Exhortation poétique
L’Ombre de Bronze aux Carrefours de Sable
Aux carrefours brûlants, aux places de corail,
Se dresse un bronze froid sous le ciel des Antilles.
Il mime la victoire, il parade et il taille
Dans le vent salin l’orgueil d’une métropole qui brille et aveugle.
C’est la France en statue, conquérante et altière,
Qui brandit l’étendard d’un passé déporteur,
Un emblème de fer sur une terre cimetière,
Où chaque pas réveille un million de douleurs.
Comment osez-vous ? – l’écho gronde et siffle –
Affubler de lumière ce cynisme pesant ?
Vous offrez un paternalisme, un geste qui vacille,
Prétendu libérateur au peuple que vous avez saigné.

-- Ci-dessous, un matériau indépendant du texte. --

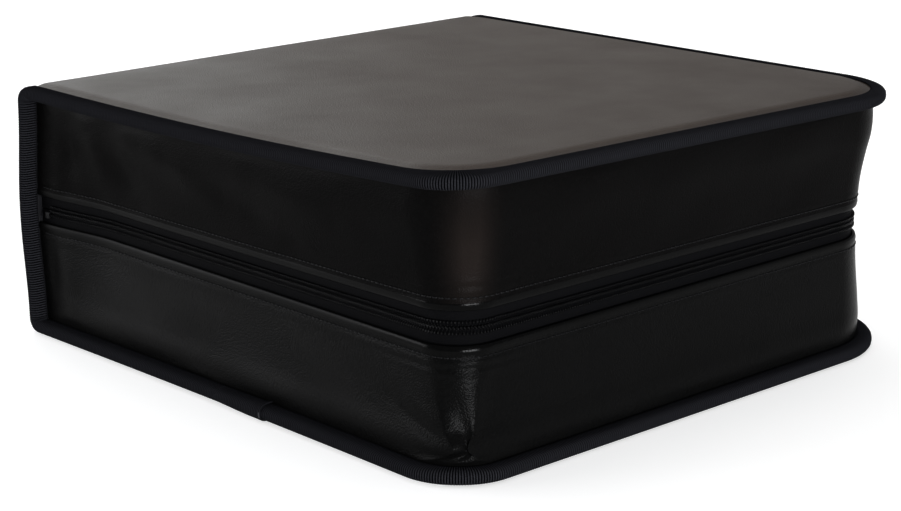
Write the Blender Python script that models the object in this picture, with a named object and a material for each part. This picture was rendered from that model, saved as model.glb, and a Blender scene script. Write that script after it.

À la face d’un peuple dont les ancêtres, broyés,
Ont nourri le cachot, la canne et le fouet,
Vous dressez le trophée des bourreaux déployés,
Et par le marbre muet, l’infamie est niée.
Le sol qu’ils foulent est un mémorial vivant,
Chaque grain de sable porte une âme disparue.
Et la mémoire des morts, supplice incessant,
Est recouverte par l’oraison de la gloire indue.
Ô insupportable cynisme, qui légitime l’opprobre,
Qui sanctifie l’esclavage et sa trace amère !
On ne magnifie pas l’ombre, on ne célèbre pas le fardeau sobre,
D’une grandeur bâtie sur l’agonie et la misère.
Il faut briser ! Il faut que la masse tremble !
Que s’émiettent ces insultes de métal et de pierre !
Que la profanation s’écroule, qu’on les déchouke ensemble,
Ces mensonges figés qui souillent notre atmosphère.
Au nom du respect, ce droit non négociable,
Dû à l’Homme, à chaque peuple, sans aucune entorse,
La dignité n’admet ni trêve ni piétinement justifiable,
Nulle exception, nulle tolérance, nulle force.
Car si tous les hommes sont devant l’honneur égaux,
La grandeur d’une nation ne saurait être l’alibi
Pour le piétinement d’autrui, de ses souffrances, de ses maux.
La dignité de l’Un n’écrase pas celle d’une partie de l’humanité.
Que tombent les statues, que le bronze se fissure,
Pour qu’enfin la lumière brille sur la vérité nue :
La seule icône digne est la mémoire pure,
Et le respect profond de la justice rendue.